I had a really strong classic formation in composition, studying at the conservatory—and years of harmony and counterpoint. I think you can see that a bit. Also, there are some people that influenced me a lot like Guillermo Klein; I studied with him when he was living in Barcelona. I used to fly to Barcelona to work with him.
But at the same time, New York is special, musicwise, and you have access to different kinds of music and to play with different kinds of musicians. It opens up a lot of other things. I can’t tell anymore what’s from here or from there, but I feel my music is getting more abstract—a little darker. I’m trying to avoid the obvious.
Yet you have a lot of compositions that seem to revolve around light: “Copa De Luz” and “El Rayo De Luz,” the title track from your latest album.
A title is just a title! And also, “El Rayo De Luz” is one of my brightest compositions, it’s kind of the happiest composition of the recording. I actually think [my compositions are] getting darker in the sense that the harmony is getting darker, less consonant and less “nice for the ears.”

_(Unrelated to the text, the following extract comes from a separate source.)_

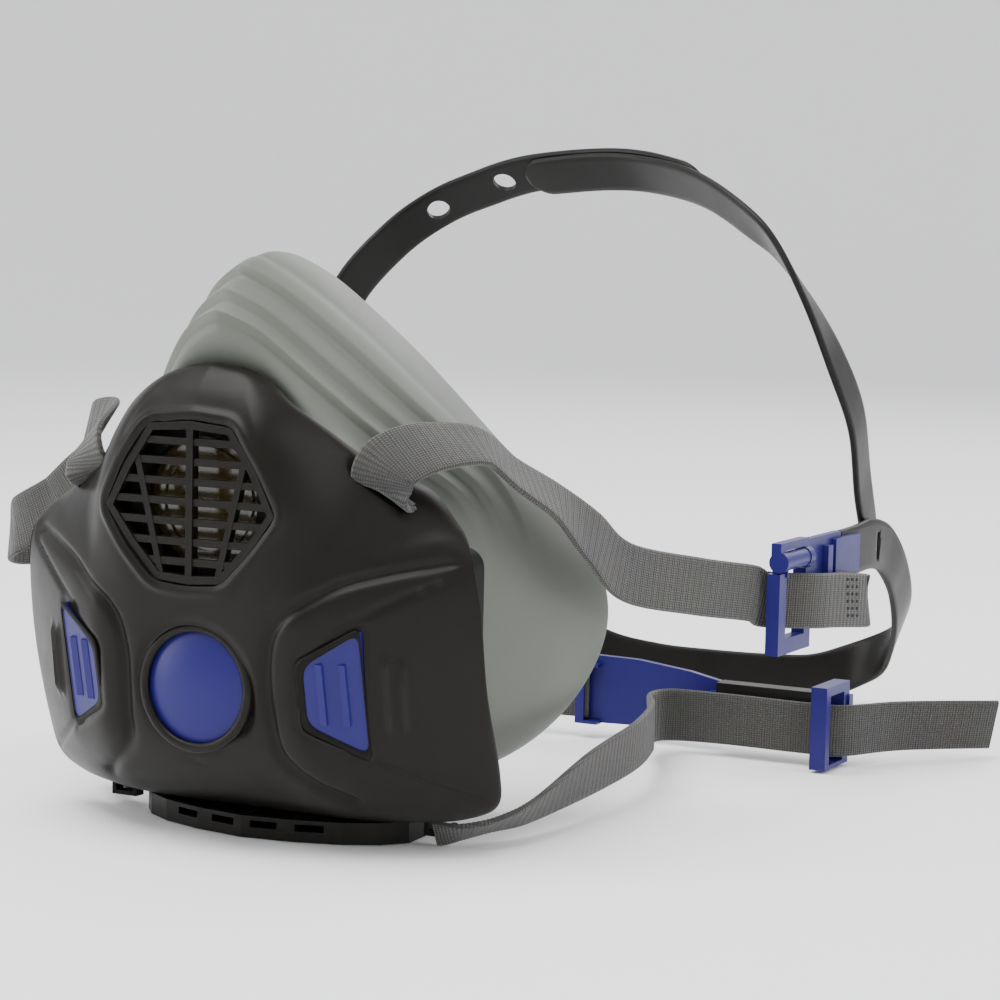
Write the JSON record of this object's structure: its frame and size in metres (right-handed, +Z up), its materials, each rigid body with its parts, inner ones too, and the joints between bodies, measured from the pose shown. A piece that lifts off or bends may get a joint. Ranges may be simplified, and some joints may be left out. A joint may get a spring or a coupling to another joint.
{
  "type": "half-mask respirator",
  "caption": "Half-mask respirator with a dark front shell, voice grille, blue press buttons, grey face seal, head harness and clasped neck strap.",
  "frame": {"origin": "middle of the flat rest under the chin cover, on the plane it stands on", "axes": "+Z up; the front of the mask faces -Y; the wearer's left is +X"},
  "size_m": [0.1927, 0.2457, 0.1473],
  "materials": {
    "shell_black": "satin moulded plastic",
    "inner_black": "fine matt moulded plastic",
    "harness_black": "satin flexible moulded plastic",
    "seal_grey": "soft matt silicone",
    "rubber_black": "matt rubber",
    "film_amber": "thin amber film",
    "blue": "semi-gloss moulded plastic",
    "steel": "spring wire",
    "webbing": "ribbed knitted elastic"
  },
  "bodies": {
    "facepiece": {"front_shell": "shell_black", "inner_body": "inner_black", "face_seal": "seal_grey", "chin_cover": "shell_black", "grille_cover": "shell_black", "diaphragm_gasket": "rubber_black", "diaphragm_film": "film_amber", "diaphragm_ring": "inner_black", "button_sleeve": "inner_black", "exhalation_seat": "seal_grey", "port_ring_left": "inner_black", "port_ring_right": "inner_black", "port_gasket_left": "rubber_black", "port_gasket_right": "rubber_black", "lower_anchors": "inner_black", "seal_check_spring": "steel", "release_spring_left": "steel", "release_spring_right": "steel"},
    "check_button": {"seal_check_button": "blue", "shutoff_disc": "rubber_black"},
    "release_left": {"release_button_left": "blue"},
    "release_right": {"release_button_right": "blue"},
    "inhale_left": {"inhalation_flap_left": "seal_grey"},
    "inhale_right": {"inhalation_flap_right": "seal_grey"},
    "exhale": {"exhalation_flap": "seal_grey"},
    "head_harness": {"upper_elastic_left": "webbing", "upper_elastic_right": "webbing", "crown_strap_left": "harness_black", "crown_strap_right": "harness_black", "rear_band": "harness_black", "buckle_plate_left": "blue", "buckle_plate_right": "blue"},
    "cam_left": {"buckle_frame_left": "blue"},
    "cam_right": {"buckle_frame_right": "blue"},
    "neck_left": {"lower_elastic_left": "webbing", "clasp_plate": "harness_black", "clasp_slider": "blue"},
    "neck_right": {"lower_elastic_right": "webbing", "clasp_hook": "blue"}
  },
  "joints": [
    {"name": "seal_check_press", "type": "slide", "parent": "facepiece", "child": "check_button", "axis": [0, 1, 0], "range_m": [0, 0.004], "stiffness_N_per_m": 400, "springref_m": -0.005, "deforming": ["seal_check_spring"]},
    {"name": "release_press_left", "type": "slide", "parent": "facepiece", "child": "release_left", "axis": [0, 1, 0], "range_m": [0, 0.0025], "stiffness_N_per_m": 500, "springref_m": -0.004, "deforming": ["release_spring_left"]},
    {"name": "release_press_right", "type": "slide", "parent": "facepiece", "child": "release_right", "axis": [0, 1, 0], "range_m": [0, 0.0025], "stiffness_N_per_m": 500, "springref_m": -0.004, "deforming": ["release_spring_right"]},
    {"name": "inhale_lift_left", "type": "slide", "parent": "facepiece", "child": "inhale_left", "axis": [0, 1, 0], "range_m": [0, 0.0015], "stiffness_N_per_m": 20, "springref_m": -0.001},
    {"name": "inhale_lift_right", "type": "slide", "parent": "facepiece", "child": "inhale_right", "axis": [0, 1, 0], "range_m": [0, 0.0015], "stiffness_N_per_m": 20, "springref_m": -0.001},
    {"name": "exhale_lift", "type": "slide", "parent": "facepiece", "child": "exhale", "axis": [0, -1, 0], "range_m": [0, 0.0015], "stiffness_N_per_m": 20, "springref_m": -0.001},
    {"name": "harness_lift", "type": "hinge", "parent": "facepiece", "child": "head_harness", "pos_m": [0, -0.033, 0.077], "axis": [1, 0, 0], "range_deg": [0, 60]},
    {"name": "cam_tilt_left", "type": "hinge", "parent": "head_harness", "child": "cam_left", "pos_m": [0.0755, 0.093, 0.0526], "axis": [0, -1, 0], "range_deg": [0, 5]},
    {"name": "cam_tilt_right", "type": "hinge", "parent": "head_harness", "child": "cam_right", "pos_m": [-0.0755, 0.093, 0.0526], "axis": [0, 1, 0], "range_deg": [0, 5]},
    {"name": "neck_open_left", "type": "hinge", "parent": "facepiece", "child": "neck_left", "pos_m": [0.0415, -0.008, 0], "axis": [0, 0, -1], "range_deg": [0, 25]},
    {"name": "neck_open_right", "type": "hinge", "parent": "facepiece", "child": "neck_right", "pos_m": [-0.0415, -0.008, 0], "axis": [0, 0, 1], "range_deg": [0, 25]}
  ]
}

Most of the time, the titles come afterward, and they’re so random. Like, I’m in a room, and the light is coming in through the window. That becomes “El Rayo De Luz.” “Dead Flowers,” I had some flowers in a jar—-my boyfriend had bought me some flowers—-and they were dead. Of course, somehow it is related, because I chose those words and not others. Somehow ... what the words evoke relate to the piece.
In terms of your classical training, the pieces you compose seem quite structured. Your work’s been called “chamber orchestra jazz.”
When I heard that, I liked the comparison because I agree with that—it’s jazz because there is improvisation involved. But as to what I have in mind when I’m composing—I wrote a lot of chamber music when I was studying at the conservatory and I played a lot of this music—it’s a big influence, for sure.
How does that actually play out—to approach jazz composition through the lens of a chamber orchestra?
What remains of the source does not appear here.